High-Pressure, High-Temperature or HPHT is a permanent treatment in which heat is used on natural brown diamonds in order to improve their quality of color. Almost all stones possess some degree of yellow or brown color in them, and the HPHT process can reduce the appearance of color in the stone or enhance it. The colors produced by stones that have undergone the HPHT process include clear white, yellow, orange, brown, green and blue.
The HPHT method is a popular treatment due in large part to its relatively low cost. The HPHT technique can only be applied to stones that are categorized as either Type I or Type II. Type I stones contain nitrogen and will turn yellow after the HPHT process, while the Type II variety are virtually nitrogen-free and will render the stones colorless.
The HPHT method utilizes a belt press, a cubic press, and a split-sphere (BARS) press in order to supply the temperature and pressure necessary to successfully change a stone’s’s color. The belt press, which was invented by H. Tracy Hall from General Electric makes use of pressure and temperature amounting up to 50,000 and 70,000 atmospheres. Here a carbon source, a cylindrical capsule and a metal slug all come together as the ideal pressure-temperature is achieved.

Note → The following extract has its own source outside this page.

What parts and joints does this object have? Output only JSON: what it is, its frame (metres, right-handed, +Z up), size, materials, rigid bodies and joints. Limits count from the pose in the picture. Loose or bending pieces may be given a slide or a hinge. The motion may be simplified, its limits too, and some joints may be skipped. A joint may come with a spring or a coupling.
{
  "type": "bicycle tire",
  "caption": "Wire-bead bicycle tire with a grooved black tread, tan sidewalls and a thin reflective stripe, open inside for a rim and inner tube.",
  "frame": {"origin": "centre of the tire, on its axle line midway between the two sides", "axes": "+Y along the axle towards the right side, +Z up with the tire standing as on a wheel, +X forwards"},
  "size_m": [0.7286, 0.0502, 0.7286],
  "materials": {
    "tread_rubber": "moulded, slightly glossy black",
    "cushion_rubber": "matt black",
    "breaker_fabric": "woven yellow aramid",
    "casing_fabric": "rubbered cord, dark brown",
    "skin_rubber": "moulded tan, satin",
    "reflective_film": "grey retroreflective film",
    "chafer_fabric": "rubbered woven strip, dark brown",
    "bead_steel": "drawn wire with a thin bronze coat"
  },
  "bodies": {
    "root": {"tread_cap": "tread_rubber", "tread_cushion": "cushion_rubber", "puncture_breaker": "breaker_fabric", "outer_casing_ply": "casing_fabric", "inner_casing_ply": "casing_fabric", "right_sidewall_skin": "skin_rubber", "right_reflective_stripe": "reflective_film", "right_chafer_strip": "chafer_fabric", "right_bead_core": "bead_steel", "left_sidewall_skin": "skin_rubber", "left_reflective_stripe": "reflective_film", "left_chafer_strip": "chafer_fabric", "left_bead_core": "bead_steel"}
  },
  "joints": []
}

Additionally, the cubic press was developed to increase the pressurized volume created by the belt press. The entire HPHT process can take hours, and in the process, tiny diamond bits are produced. While these tiny stones are too small to be used as gemstones, they are extremely useful for industrial or technological applications. Due to their extreme durability, these tiny stones play a formidable part in cutting, drilling, grinding and polishing a wide range of materials.

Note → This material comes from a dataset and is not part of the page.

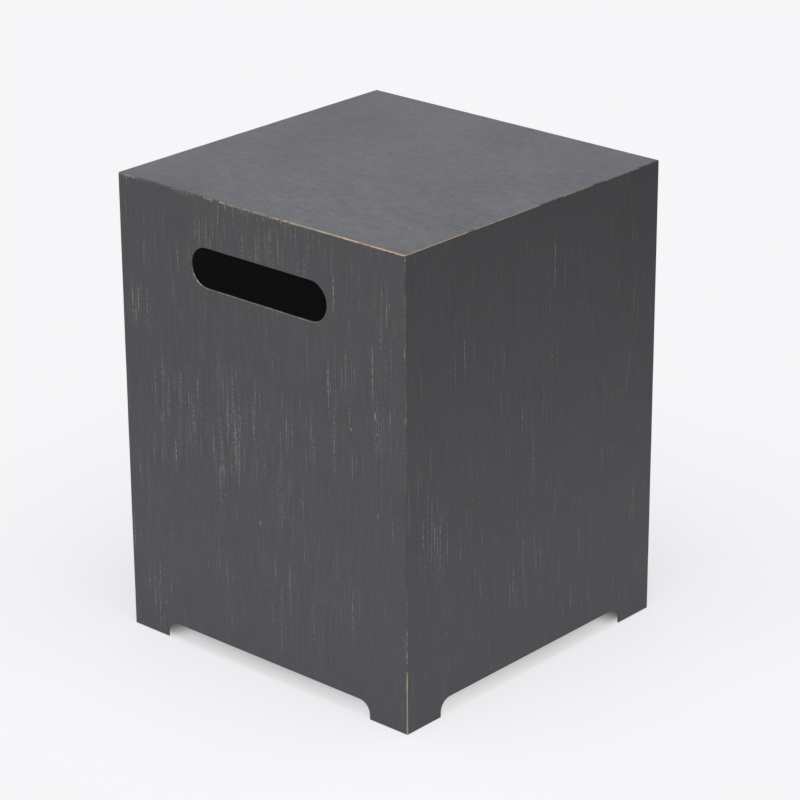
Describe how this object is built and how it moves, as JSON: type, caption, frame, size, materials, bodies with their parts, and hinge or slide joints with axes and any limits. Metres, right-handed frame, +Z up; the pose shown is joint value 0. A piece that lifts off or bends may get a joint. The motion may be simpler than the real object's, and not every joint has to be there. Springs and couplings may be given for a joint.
{
  "type": "propane tank holder",
  "caption": "Square sheet-steel holder that stands over a propane tank, open below, with a hand slot and corner feet; its flat top serves as a side table.",
  "frame": {"origin": "on the floor, at the middle of the footprint", "axes": "+Z up, the slotted front face towards -Y, +X to the right as seen from the front"},
  "size_m": [0.4, 0.4, 0.52],
  "materials": {
    "distressed_paint": "dark grey paint brushed over a bronze base coat, worn through along the edges, satin",
    "grey_primer": "matt grey primer on the inner frame",
    "nylon": "black moulded nylon",
    "weld": "weld beads under matt grey primer"
  },
  "bodies": {
    "root": {"top_panel": "distressed_paint", "front_panel": "distressed_paint", "back_panel": "distressed_paint", "left_panel": "distressed_paint", "right_panel": "distressed_paint", "upright_front_left": "grey_primer", "upright_front_right": "grey_primer", "upright_back_right": "grey_primer", "upright_back_left": "grey_primer", "top_bar_front": "grey_primer", "top_bar_right": "grey_primer", "top_bar_back": "grey_primer", "top_bar_left": "grey_primer", "top_brace": "grey_primer", "foot_plate_front_left": "grey_primer", "foot_plate_front_right": "grey_primer", "foot_plate_back_right": "grey_primer", "foot_plate_back_left": "grey_primer", "glide_front_left": "nylon", "glide_front_right": "nylon", "glide_back_right": "nylon", "glide_back_left": "nylon", "weld_stitches": "weld"}
  },
  "joints": []
}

Stones that have undergone the HPHT treatment are used for industrial purposes. In this regard, they are more popular than natural stones due to the fact that their mechanical properties are more easily reproduced.
Stones that have undergone the HPHT process are also used and sold as gemstones or for jewellery. They are available in colorless, yellow and blue. Yellow HPHT stones are a result of nitrogen impurities that occur during the manufacturing process. while boron causes some HPHT stones to appear blue. Rarer colors such as pink or green are sometimes produced after HPHT stones are synthesized with the use of irradiation techniques.
Similar to laser drilling and fracture filling, diamond laboratories like http://www.eglinternational.org require traders to disclose when a stone has undergone HPHT treatment when they are submitted for grading procedures. However, these laboratories also possess the technology necessary to detect HPHT treatment.
The range of stones subjected to HPHT has increased in recent years and the process for identifying these stones can vary in complexity. Type I HPHT-treated diamonds can be identified based on pitting and burn marks; green fluorescence in visible light; inclusions surrounded by cracks, and graphite at its fractures. Detecting HPHT treatment in Type II diamonds is a much more difficult task.
For anyone in the market for diamonds that have undergone the HPHT process, it is important to be aware that some sellers may claim that their stones have undergone the aforementioned process, even if it is untrue. The HPHT treatment is a very complex and sophisticated process that only a few gemological laboratories in the world can successfully achieve. Some terms that are commonly used by sellers attempting to sell inauthentic HPHT stones include ‘ion fused’ and ‘enhanced’ diamonds.